5. Similarly, it is not absolutely clear whether the two periphrastic constructions of the perfect (ἔχω/ habeo + perfect passive participle) and of the future (ἔχω/ habeo + infinitive) are purely parallel developments; for the latter, we may have to admit some degree of Latin, or more probably Romance, influence on Greek.
6. Binder, V. (2000). Sprachkontakt und Diglossie. Hamburg.
7. Gignac, F. T. (1976). The Grammar of the Greek Papyri of the Roman and Byzantine Periods. vol. 1 (Phonology). Milano.
8. Probert, P. (2006). Ancient Greek Accentuation. Synchronic Patterns, Frequency Effects and Prehistory. Oxford, pp. 132-136.
9. These papers by Kramer remind us of the absence of a complete dictionary of the Latinisms found in the Greek papyri: the dictionary by I.- M. Cervenka-Ehrenstrasser & J. Diethart (1996-2000). Lexikon der lateinischen Lehnwörter, 2 fasc. (Α-Δ).Wien-Purkersdorf, has stopped at letter Δ. On the other hand, S. Daris ( 2 1991). Il lessico latino nel greco d’ Egitto. Barcelona, is more of a list than a dictionary; in addition, there are problems with some of its Latin etymologies.
10. A rather unexpected publisher’s error concerns the publication date: on p. iv it is 2011, but on the header of every single left page (verso) in the book it reads 2010.

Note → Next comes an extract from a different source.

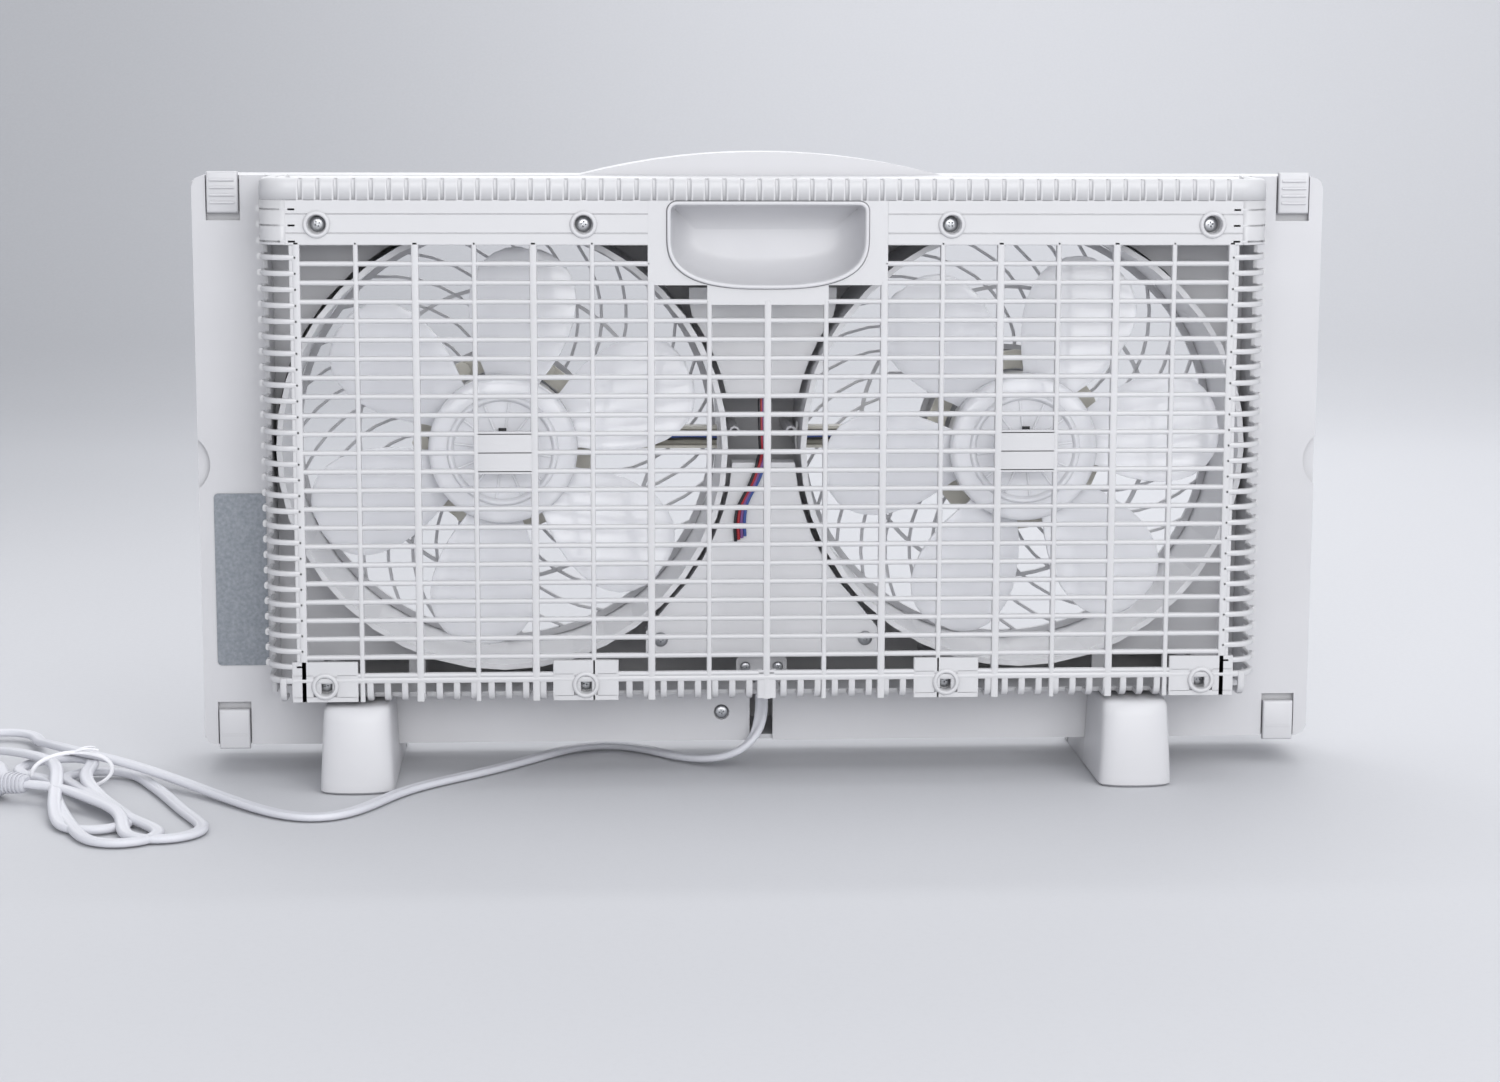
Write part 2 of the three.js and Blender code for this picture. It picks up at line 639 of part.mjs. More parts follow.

11. I cannot provide here a full list of the all the small mistakes I have noticed. An indicative list of the most important inconsistencies is the following: (1) V. Väänänen’s Introduction au latin vulgaire is listed in its Spanish edition of 3 1988 rather than in the French original one (Paris 3 1981); yet occasionally (e.g. p. 30) one reads Väänänen (1995); (2) Gallazzi et al. reads 2008 in bibliography, but is listed as 2009 on p. 378; (3) the books by Popovici (2006) on p. 96, fn. 19 and by Mihăescu on p. 97, fn. 20 are missing from the Bibliography; (4) Frisk is listed normally as 1973 but on p. 90 one reads 1991 (reprint?); (5) a few modern Greek names of authors and publishers are (understandably) accentuated wrongly; etc.